Our energy sector has huge potential to deliver significant carbon savings. Sinn Féin has called for an acceleration in the delivery of renewables, especially offshore wind and green hydrogen, and for the removal of barriers to solar, such as the prohibition on direct lines crossing roads and red tape preventing schools from installing solar. We need to speed up the process for wind generation. The Government can fully resource the agencies involved, such as An Bord Pleanála, EirGrid and the Commission for Regulation of Utilities, CRU.

At the same time, we need adequate resourcing for our marine planning departments, the National Parks and Wildlife Service, NPWS, and environmental NGOs so biodiversity is not unduly damaged in the race for offshore wind turbines. We are in a twin crisis of climate and biodiversity. We need to deliver on carbon budgets and protect our biodiversity, getting the balance right such that biodiversity will not be the sacrificial lamb of climate action.

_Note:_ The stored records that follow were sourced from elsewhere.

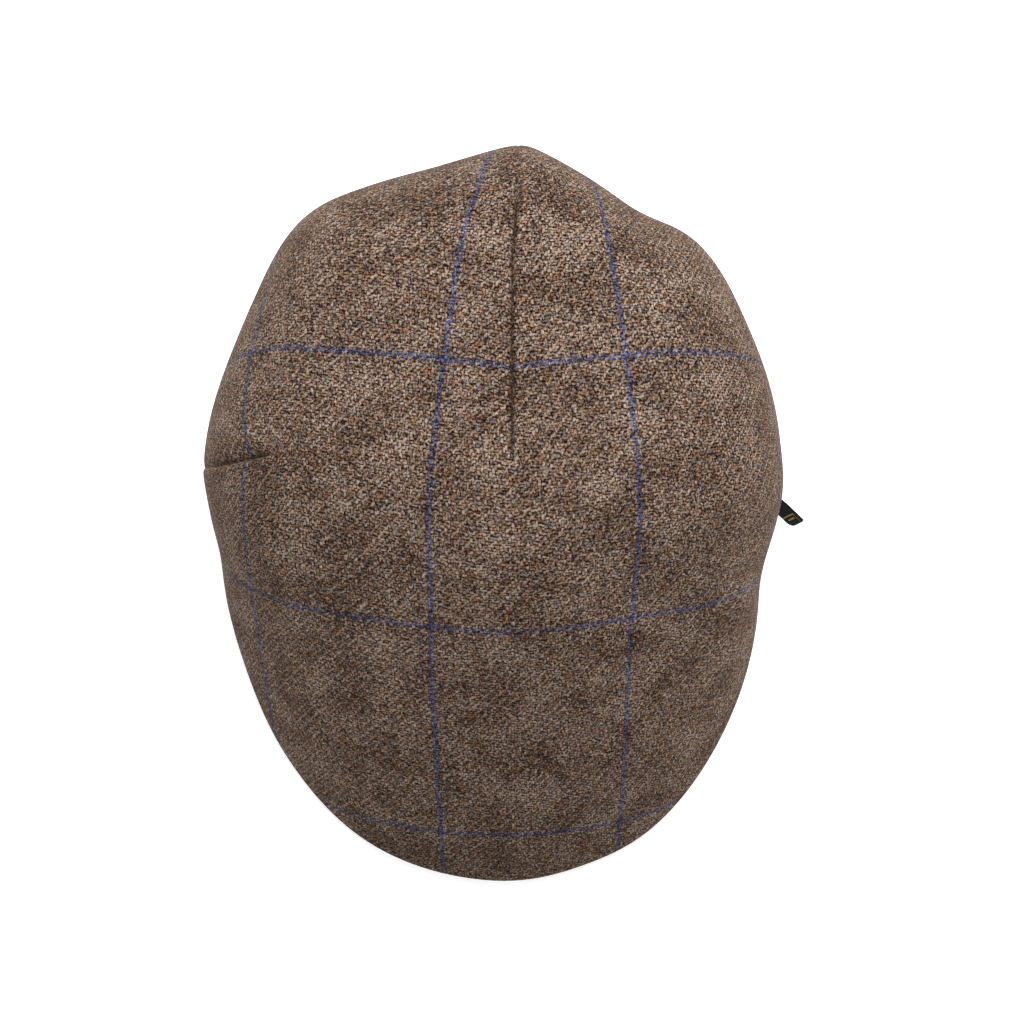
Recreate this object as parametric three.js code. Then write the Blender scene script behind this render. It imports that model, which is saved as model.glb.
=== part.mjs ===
// A flat cap of tweed: a soft one-piece crown drawn forward over a stiff peak, and a small folded
// label sewn to its side. Millimetres, +Z up, resting on z = 0. The peak points to -Y and +X is the
// wearer's left. The crown is described by its profile in each direction round one point on its top,
// where the dart of the back ends.

import * as THREE from 'three';

// ---------------------------------------------------------------------------------------------------
// Driving dimensions
// ---------------------------------------------------------------------------------------------------

const TOP_HEIGHT = 100;
const DART_END = { x: 2.5, y: 22.6 };

const CLOTH = 2.2;
const HEM_WIDTH = 2.6;

// The two outlines that the crown comes down to: the rim round the head, and the edge of the peak.
const RIM = { x: -4, y: 21, halfWidth: 91, halfLength: 101 };
const PEAK_EDGE = { x: -1.5, y: -45, halfWidth: 93, halfLength: 92.7 };

// The edge of the peak lifts off the table in the middle, and the inner edge arches over the forehead.
const CAMBER = { lift: 4.5, halfTurn: 42 };
const ARCH = { rise: 15, halfTurn: 66 };

const PEAK = { thickness: 3.2, edgeThickness: 2.2, fit: 0.65, endWidth: 3.0 };

// The label stands off the wall of the crown, and at its tip its width leans out at the top.
const LABEL = {
  turn: 83.2, height: 17, width: 9, thickness: 1.2, seat: 0.3,
  tip: { x: 112.9, y: 1.7, z: 13 },
  lean: { x: 0.37, y: 0.24, z: 0.9 },
};

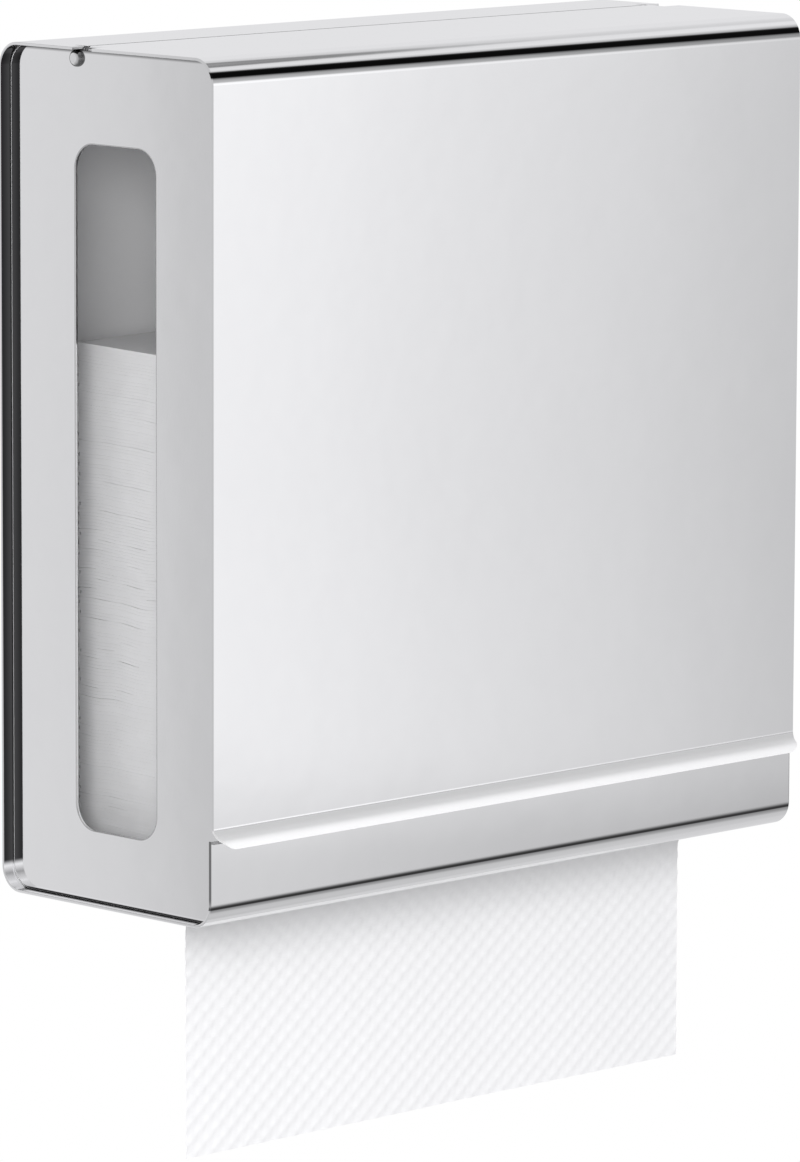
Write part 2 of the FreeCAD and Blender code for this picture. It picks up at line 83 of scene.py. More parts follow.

There are many opportunities in this transition to make our society better. We need to bring people along with us, and that is why Sinn Féin believes the just transition is not just a bonus add-on to climate action but that it must be front and centre. We need to protect workers whose livelihoods will be affected by the transition and build a new sustainable economy around principles of community wealth building rather than just extraction. There will be no transition if it is not just.